Why use kubebuilder vs raw client-go?

kubebuilder (and the underlying controller-runtime library) handles the boilerplate that any controller needs: leader election, informers (cached lookups + change events), workqueues, retry logic, scheme registration. Writing a controller from scratch with client-go is doable but you re-implement the same patterns. kubebuilder also generates CRD YAML, deepcopy methods, RBAC roles, and webhook scaffolding from your Go types and markers (// +kubebuilder:validation:...). Use raw client-go only when you need very specific behavior that controller-runtime constrains.

Should I use OpenAPI v3 schema or just YAML?

Always use OpenAPI v3 schema.
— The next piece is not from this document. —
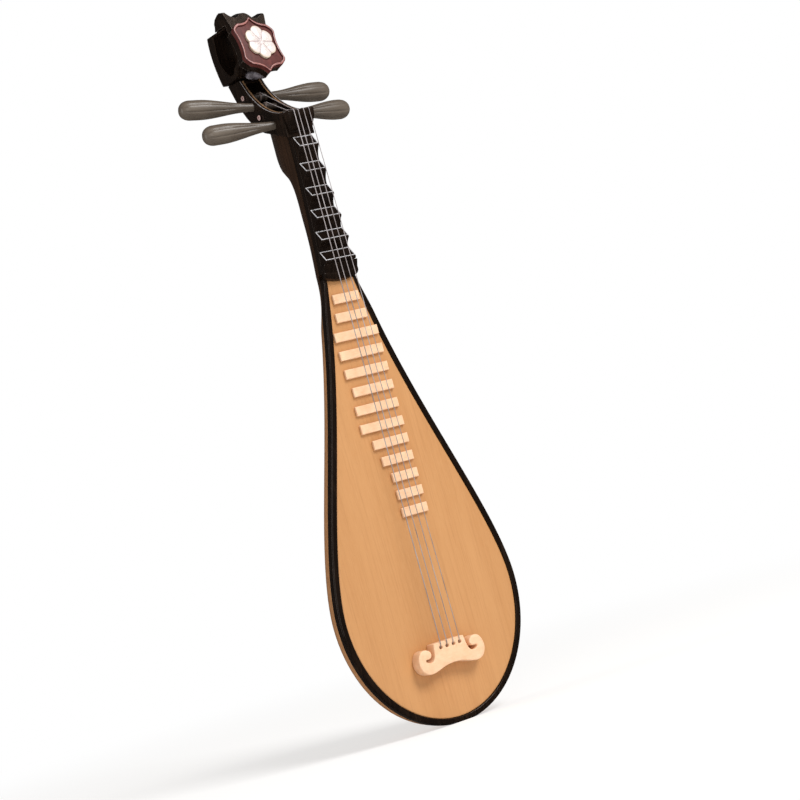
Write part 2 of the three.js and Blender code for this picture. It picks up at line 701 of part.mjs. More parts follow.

Without one, anyone can put any junk in spec — no validation, no kubectl explain output, no field pruning, no defaulting. With one: the API server enforces field types, required fields, ranges, regex patterns; kubectl explain produces docs from your descriptions; unknown fields are rejected; defaults fill in. CRDs without schemas are a v1beta1 relic. Modern v1 CRDs require structural schemas.

What's the operator pattern?

An operator is a controller that encodes operational knowledge for an application — beyond what stock Deployments and StatefulSets can do. Examples: a Postgres operator that handles backups, upgrades, failover; a cert-manager operator that issues TLS certs by talking to Let's Encrypt. The pattern: define a CRD that represents the high-level concept (Postgres cluster, Certificate), write a controller that reconciles desired state to reality (provisioning Pods, configuring replication, requesting certs). Operators move admin runbooks into code.